This is a sub-article to Białystok
Białystok has a wide variety of media outlets serving the city and surrounding region. There are two locally published daily newspapers, Gazeta Współczesna  (36.3% market share)  and Kurier Poranny (20.3% market share). In addition two national papers have local bureaus. There are a number of national and locally produced television and radio channels available both over-the-air from the nearby RTCN Białystok (Krynice) Mast, the seventh highest structure in Poland, in addition to transmitter sites within the city. There is also a cable television system available within the city. The city has two campus radio stations; Radiosupeł at the Medical University of Białystok and Radio Akadera at the Białystok Technical University.

Newspapers
There are two major newspapers covering the city:
 Gazeta Współczesna; a daily paper with a 36.3% market share
 Kurier Poranny; a daily paper with a 20.3% market share

In addition, there are a number of national newspapers which cover events in the city:
 Rzeczpospolita; a daily paper published in Warsaw
 Gazeta Wyborcza; a daily paper published in Warsaw, but with a bureau in the city and a local edition, (Gazeta Wyborcza Białystok)

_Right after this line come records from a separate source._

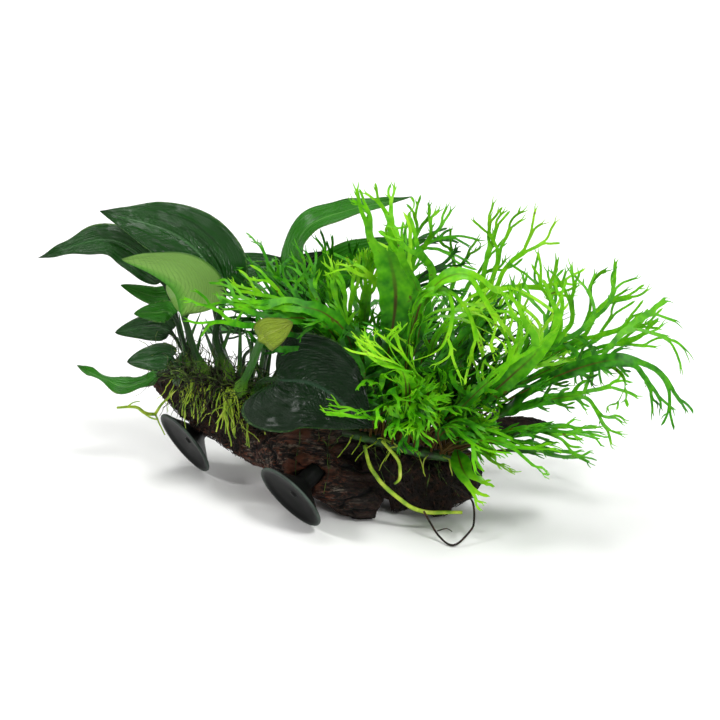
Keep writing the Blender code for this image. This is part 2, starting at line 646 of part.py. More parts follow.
def make_fern_leaf(name, row):
    """A ribbon blade on a thin stalk, whose end forks twice."""
    x_foot, points, half_width, fork_at, spread, facing = row
    path = LeafPath(stem_foot(FERN_RHIZOME, x_foot, points[0]) + [Vector(p) for p in points], facing)
    chance = random.Random(name)
    shape = bmesh.new()
    length = path.length / MM

    def vertex(s, x, h=0.0):
        return shape.verts.new(path.place(s * MM, x * MM, h * MM))

    stations = [
        (0.0, STALK_HALF_WIDTH), (0.24, STALK_HALF_WIDTH), (0.46, 1.25 * STALK_HALF_WIDTH),
        (0.62, 0.75 * half_width), (0.8, half_width), (1.0, 0.8 * half_width),
    ]
    rows = []
    for share, width in stations:
        s = share * fork_at * length
        rows.append([vertex(s, -width, 0.12 * width), vertex(s, 0.0), vertex(s, width, 0.12 * width)])
    for lower, upper in zip(rows, rows[1:]):
        shape.faces.new((lower[0], lower[1], upper[1], upper[0]))
        shape.faces.new((lower[1], lower[2], upper[2], upper[1]))

    def prong(left, right, start, heading, reach, width, level):
        """One prong from a pair of vertices, in the flat of the leaf, forking again while level lasts."""
        s = start[0] + reach * math.cos(heading)
        x = start[1] + reach * math.sin(heading)
        across = (-math.sin(heading), math.cos(heading))
        new_left = vertex(s - across[0] * width, x - across[1] * width)
        new_right = vertex(s + across[0] * width, x + across[1] * width)
        if level == 0:
            shape.faces.new((left, right, new_right, new_left))
            return
        middle = vertex(s, x)
        shape.faces.new((left, right, new_right, middle, new_left))
        for side, pair in ((-1, (new_left, middle)), (1, (middle, new_right))):
            bend = math.radians(spread) * 0.8 * side * chance.uniform(0.7, 1.2)
            offset = 0.5 * width * side
            next_start = (s + across[0] * offset, x + across[1] * offset)
            prong(*pair, next_start, heading + bend, reach * chance.uniform(0.75, 1.0), width * 0.4, level - 1)

    last = rows[-1]
    reach = 0.52 * (1 - fork_at) * length
    for side, pair in ((-1, (last[0], last[1])), (1, (last[1], last[2]))):
        heading = math.radians(spread) * 0.7 * side
        start = (fork_at * length, 0.5 * stations[-1][1] * side)
        prong(*pair, start, heading, reach * chance.uniform(0.85, 1.1), 0.36 * half_width, 1)
    bmesh.ops.recalc_face_normals(shape, faces=shape.faces)
    mesh = bpy.data.meshes.new(name)
    shape.to_mesh(mesh)
    shape.free()
    leaf = new_object(name, mesh)
    solidify = leaf.modifiers.new("thickness", "SOLIDIFY")
    solidify.thickness = FERN_THICKNESS * MM
    solidify.offset = 0.0
    finish(leaf, "fern_green")


def make_tube_part(name, stations, sides, step, material_name):
    """A rhizome or a root as a curve object."""
    finish(tube(name, stations, sides, step), material_name)


empty_scene()
PARTS = make_collection("planted_driftwood")
CUTTERS = make_collection("cutters")
MATERIALS = {name: make_material(name) for name in COLOURS}

make_driftwood()
for cup_name in CUPS:
    make_cup(cup_name)
make_tube_part("anubias_rhizome", ANUBIAS_RHIZOME, STEM_SIDES, STEM_RING_STEP, "rhizome_green")
make_tube_part("fern_rhizome", FERN_RHIZOME, STEM_SIDES, STEM_RING_STEP, "rhizome_green")
for root_name, (root_material, root_stations) in ROOTS.items():
    make_tube_part(root_name, root_stations, ROOT_SIDES, ROOT_RING_STEP, root_material)
for mat_name in ROOT_MATS:
    make_root_mat(mat_name)
for leaf_name in ANUBIAS_LEAVES:
    make_anubias_leaf(leaf_name)
for leaf_number, leaf_row in enumerate(FERN_LEAVES, start=1):
    make_fern_leaf("fern_leaf_%02d" % leaf_number, leaf_row)
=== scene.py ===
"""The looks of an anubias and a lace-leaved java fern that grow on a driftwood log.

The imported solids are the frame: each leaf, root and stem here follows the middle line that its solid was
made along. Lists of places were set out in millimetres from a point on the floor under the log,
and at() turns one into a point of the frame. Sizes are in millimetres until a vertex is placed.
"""
import math
import random

import bmesh
import bpy
from bpy.props import FloatProperty, FloatVectorProperty, IntProperty, PointerProperty
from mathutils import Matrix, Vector, noise
from mathutils.bvhtree import BVHTree


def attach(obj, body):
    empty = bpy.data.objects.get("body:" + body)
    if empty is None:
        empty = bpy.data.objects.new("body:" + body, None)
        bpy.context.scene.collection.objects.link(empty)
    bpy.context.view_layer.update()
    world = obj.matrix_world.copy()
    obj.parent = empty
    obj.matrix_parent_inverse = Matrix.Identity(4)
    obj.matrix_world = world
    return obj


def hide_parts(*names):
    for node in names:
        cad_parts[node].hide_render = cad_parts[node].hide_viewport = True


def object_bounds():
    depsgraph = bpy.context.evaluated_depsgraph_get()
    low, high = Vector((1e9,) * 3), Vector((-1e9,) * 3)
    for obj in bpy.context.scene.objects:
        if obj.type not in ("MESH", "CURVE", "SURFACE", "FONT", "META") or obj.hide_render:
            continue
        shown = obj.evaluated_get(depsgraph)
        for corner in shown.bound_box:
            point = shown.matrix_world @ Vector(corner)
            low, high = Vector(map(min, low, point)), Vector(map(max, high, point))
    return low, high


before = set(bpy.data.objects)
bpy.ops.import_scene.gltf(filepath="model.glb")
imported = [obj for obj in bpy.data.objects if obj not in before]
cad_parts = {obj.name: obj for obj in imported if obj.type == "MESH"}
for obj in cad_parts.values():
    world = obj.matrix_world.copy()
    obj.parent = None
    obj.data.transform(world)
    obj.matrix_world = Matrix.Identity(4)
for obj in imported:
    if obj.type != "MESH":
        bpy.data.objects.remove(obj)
CAD_LOW, CAD_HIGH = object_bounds()

bl_info = {
    "name": "Planted driftwood looks",
    "version": (1, 0, 0),
    "blender": (4, 5, 0),
    "location": "View3D > Sidebar > Plant",
    "description": "Dresses a driftwood log with its plants, roots and suction cups",
    "category": "Object",
}

MM = 0.001

# The middle of the whole plant in the listed places, in mm
MID_X = -2.0
MID_Y = -9.5

# The log's axis: x, y, z and radius in mm
LOG_AXIS = [
    (-105, 41, 47, 4.5), (-100, 37, 45, 9), (-91, 33, 43, 12.5), (-78, 24, 39, 15.5), (-62, 14, 34, 17.5),
    (-45, 4, 30, 18.5), (-28, -5, 27, 19), (-12, -11, 25, 18), (4, -15, 23, 17.5), (20, -19, 20, 17),
    (38, -22, 17, 16.5), (50, -23, 19, 12.5), (56, -24, 21, 7),
]
LIMBS = ("log_trunk", "log_right_limb", "log_front_limb", "log_side_branch")

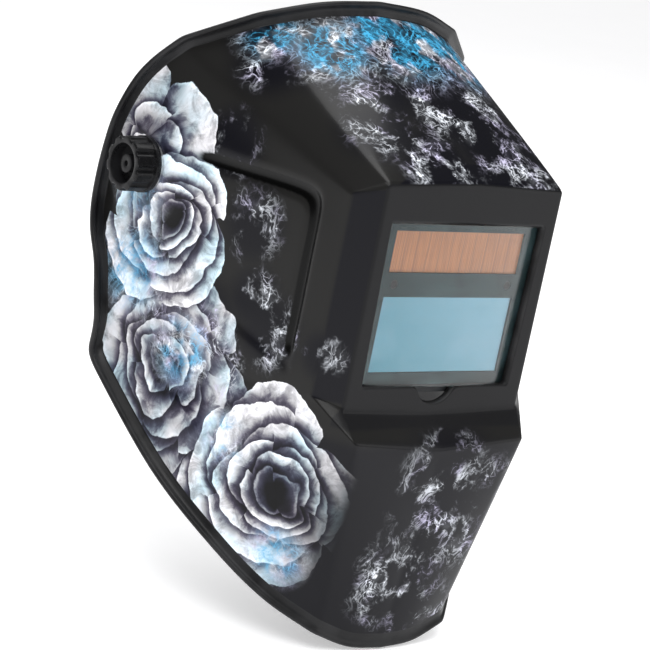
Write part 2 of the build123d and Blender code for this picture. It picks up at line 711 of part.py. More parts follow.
def main():
    os.makedirs("parts", exist_ok=True)
    save("shell", make_shell())
    save("front_cover_lens", make_cover_lens())
    save("cartridge_frame", make_cartridge_frame())
    save("frame_screws", frame_screws())
    save("retaining_wires", make_retaining_wires())
    save("cartridge_front", make_cartridge_front())
    save("cartridge_back", make_cartridge_back())
    save("filter_glass", make_filter_glass())
    save("solar_cell", make_solar_cell())
    save("arc_sensors", sensor_rods(SENSOR_R - 0.1, CARTRIDGE_FRONT_Y + SENSOR_RECESS, BOARD_Y))
    save("circuit_board", make_circuit_board())
    save("coin_cell", make_coin_cell())
    save("battery_cap", make_battery_cap())
    save("mode_switch", make_mode_switch())
    save("inner_cover_lens", make_inner_lens())
    for name, x in DIAL_XS.items():
        save(name, make_dial(x))

    pivot_pieces = {
        "rail": make_rail(),
        "slider": make_slider(),
        "pivot_bolt": make_pivot_bolt(),
        "tilt_plate": make_tilt_plate(),
        "friction_washer": make_friction_washer(),
        "pivot_bush": make_pivot_bush(),
        "outer_washer": make_outer_washer(),
        "tension_knob": make_tension_knob(),
        "knob_insert": make_knob_insert(),
    }
    for name, piece in pivot_pieces.items():
        save(f"right_{name}", piece)
        save(f"left_{name}", mirrored(piece))
    rivets = rail_rivets()
    save("rail_rivets", group([rivets, mirrored(rivets)]))

    save("headband", make_headband())
    save("left_crown_strap", make_left_strap())
    save("right_crown_strap", make_right_strap())
    save("strap_studs", tilted(strap_studs()))
    save("sweatband", make_sweatband())
    save("nape_pad", make_nape_pad())
    left_rack = make_left_rack()
    save("left_rack", tilted(left_rack))
    save("right_rack", tilted(Rot(0, 180, 0) * left_rack))
    pinion = make_pinion() - ratchet_screw_blank()
    save("pinion", tilted(pinion))
    save("ratchet_inner", tilted(make_ratchet_inner()))
    save("ratchet_outer", tilted(make_ratchet_outer()))
    save("ratchet_knob", tilted(make_ratchet_knob()))
    save("ratchet_screw", tilted(make_ratchet_screw()))


if __name__ == "__main__":
    main()
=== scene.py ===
from math import cos, pi, radians, sin

import bmesh
import bpy
import numpy as np
from mathutils import Matrix, Vector


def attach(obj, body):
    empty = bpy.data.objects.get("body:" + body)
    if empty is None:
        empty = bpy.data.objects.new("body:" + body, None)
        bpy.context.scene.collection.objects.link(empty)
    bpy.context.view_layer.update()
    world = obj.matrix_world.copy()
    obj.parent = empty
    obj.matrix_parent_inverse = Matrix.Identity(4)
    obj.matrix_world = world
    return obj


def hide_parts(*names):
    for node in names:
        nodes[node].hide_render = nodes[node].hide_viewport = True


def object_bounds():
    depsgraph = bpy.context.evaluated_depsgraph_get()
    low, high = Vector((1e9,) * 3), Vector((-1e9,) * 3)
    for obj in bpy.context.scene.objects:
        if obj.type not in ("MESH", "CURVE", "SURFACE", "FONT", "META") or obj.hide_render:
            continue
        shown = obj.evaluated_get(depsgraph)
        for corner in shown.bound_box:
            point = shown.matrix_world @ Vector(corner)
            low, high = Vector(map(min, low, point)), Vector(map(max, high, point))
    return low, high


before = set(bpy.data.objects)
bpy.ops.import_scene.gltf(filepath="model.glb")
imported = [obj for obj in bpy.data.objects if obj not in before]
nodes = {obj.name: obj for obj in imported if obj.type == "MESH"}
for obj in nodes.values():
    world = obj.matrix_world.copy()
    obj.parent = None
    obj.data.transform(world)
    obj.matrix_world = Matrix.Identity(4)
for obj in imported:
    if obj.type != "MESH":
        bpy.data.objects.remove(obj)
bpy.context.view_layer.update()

# The looks of an auto-darkening welding helmet: a printed glossy shell, its window and
# cartridge, the tension knobs and the padded headgear. Shapes are worked out in millimetres,
# in the frame's axes, and MM turns them into Blender's metres.
MM = 0.001


# ---- materials: a small language for node trees --------------------------------------
class Field:
    """A number at every point of a surface, made by the nodes of one material."""

    def __init__(self, graph, socket):
        self.graph = graph
        self.socket = socket

    def math(self, operation, *others):
        return self.graph.math(operation, self, *others)

    def __add__(self, other):
        return self.math("ADD", other)

    def __sub__(self, other):
        return self.math("SUBTRACT", other)

    def __rsub__(self, other):
        return self.graph.math("SUBTRACT", other, self)

    def __mul__(self, other):
        return self.math("MULTIPLY", other)

    def __truediv__(self, other):
        return self.math("DIVIDE", other)

    def __pow__(self, other):
        return self.math("POWER", other)

    __radd__ = __add__
    __rmul__ = __mul__

    def max(self, other):
        return self.math("MAXIMUM", other)

    def min(self, other):
        return self.math("MINIMUM", other)

    def size(self):
        return self.math("ABSOLUTE")

    def fraction(self):
        return self.math("FRACT")

    def step(self, low, high, from_value=0.0, to_value=1.0):
        """A smooth rise from from_value at low to to_value at high."""
        node = self.graph.node("MapRange", interpolation_type="SMOOTHSTEP")
        for name, value in (
            ("Value", self),
            ("From Min", low),
            ("From Max", high),
            ("To Min", from_value),
            ("To Max", to_value),
        ):
            self.graph.feed(node.inputs[name], value)
        return Field(self.graph, node.outputs["Result"])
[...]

There are a number of weekly newspapers covering the city:
 Teraz Białystok; a weekly paper in Polish
 Niva; a weekly paper in Belarusian language
 Czasopis; a weekly paper in Belarusian language
 Przegląd Prawosławny;a monthly magazine discussing Orthodox issues

Television
A number of national and regional channels are available both over-the-air from the nearby RTCN Białystok (Krynice) Mast, the seventh highest structure in Poland, and on cable television: 
 TVP1, Telewizja Polska S.A.; The primary channel of Poland's national public broadcaster.
 TVP2, Telewizja Polska S.A.; An entertainment channel of Poland's national public broadcaster.
 TVP Info/TVP Białystok, Telewizja Polska S.A.; A channel of Poland's national public broadcaster focusing on the regions of Poland. Locally created programming is generated in Białystok.
 Telewizja Jard (dawniej Białostocka Telewizja Miejska - BTM) 
 Podlaska Telewizja (PTV); A privately owned, regional cable channel.

Radio
A number of radio stations are available in the city:
Polskie Radio Program I from Polskie Radio S.A.
Polskie Radio Program III from Polskie Radio S.A.
Białoruskie Radio Racja from Białoruskie Centrum Informacyjne Sp. z o.o.
Polskie Radio Białystok from Regionalna Rozgłośnia w Białymstoku "Radio Białystok" S.A.
RMF FM from Radio Muzyka Fakty Sp. z o.o.
Radio Maryja from the Warsaw Province of the Congregation of the Most Holy Redeemer
Radio ZET from Radio ZET Sp. z o.o.
Radio Jard
Radio Jard II
Radio Eska Białystok – 90,6 FM
Radio VOX FM Białystok – 103,3 MHz
Radio Złote Przeboje - 101,0 MHz
Radio Orthodoxia
Radiosupeł (a Campus radio station at Medical University of Białystok)
Radio Akadera (a Campus radio station at Białystok Technical University) 87,7 MHz 
“Akadera” -  BTU  Radio Station  is a university radio station established in 1964  covering the city of Białystok and the area of 50 km around it. The program of the Station focuses, first of all, on university students and their environment. The Station’ s journalists pay great attention to city life issues especially those concerning young people. “Akadera” Radio program is created by  professional staff in cooperation with student journalists from Bialystok's universities and colleges. It is a commercial station and has been fully licensed since 1994. In 2003 it became a member of a nationwide association of “Polish Academic Radio Stations” embracing all the licensed university radio stations.